Melihat peningkatan permintaan elektronik dan industri otomotif, Indonesia memiliki prospek pada pengembangan semikonduktor mulai dari pertambangan (silika, tembaga, bauksit, emas), pengolahan, pembuatan, hingga fabrikasi semi konduktor.
Nikel dan Hilirisasi Peluang Emas Indonesia di Tengah Tren Global EV
Komoditas nikel juga menjadi perhatian khusus, terutama karena perannya dalam pengembangan kendaraan listrik (Electric Vehicle/EV). Nikel, sebagai bahan utama baterai lithium, menjadi komoditas strategis yang kini tengah naik daun.

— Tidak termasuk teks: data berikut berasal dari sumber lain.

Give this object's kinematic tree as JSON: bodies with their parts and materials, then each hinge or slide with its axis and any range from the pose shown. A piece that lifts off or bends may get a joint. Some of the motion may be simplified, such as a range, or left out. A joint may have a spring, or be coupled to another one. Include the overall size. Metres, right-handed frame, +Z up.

“Nikel sedang menjadi hot commodity terkait dengan berkembangnya Electronic Vehicle (EV), mengingat Nikel menjadi bahan utama baterai lithium EV dan Indonesia merupakan penghasil Nikel terbesar,” ujarnya.
Dian menambahkan bahwa Indonesia memiliki peluang besar dalam rantai nilai hilirisasi nikel, mulai dari penambangan, pembangunan smelter, hingga produksi dan daur ulang baterai.
“Proses hilirisasi nikel dapat dimulai dari proses penambangan, pembangunan smelter, produksi dan perakitan baterai serta daur ulang baterai. Sehingga di setiap tahapannya, Indonesia memiliki peran dan peluang pengembangan,” ujarnya.
Perbankan Harus Cermat
Meski demikian, OJK tetap mengingatkan perbankan untuk lebih cermat dalam menganalisis kondisi makroekonomi global dan domestik. Hal ini penting untuk mengantisipasi potensi pelemahan industri komoditas yang bisa berdampak pada kualitas kredit dan stabilitas sektor keuangan nasional.
“OJK meminta bank untuk melakukan analisis terhadap macroeconomic environment di lingkungan global dan domestik untuk mengantisipasi penurunan kinerja di industri komoditas yang dapat berdampak pada kualitas kredit bank,” pungkasnya.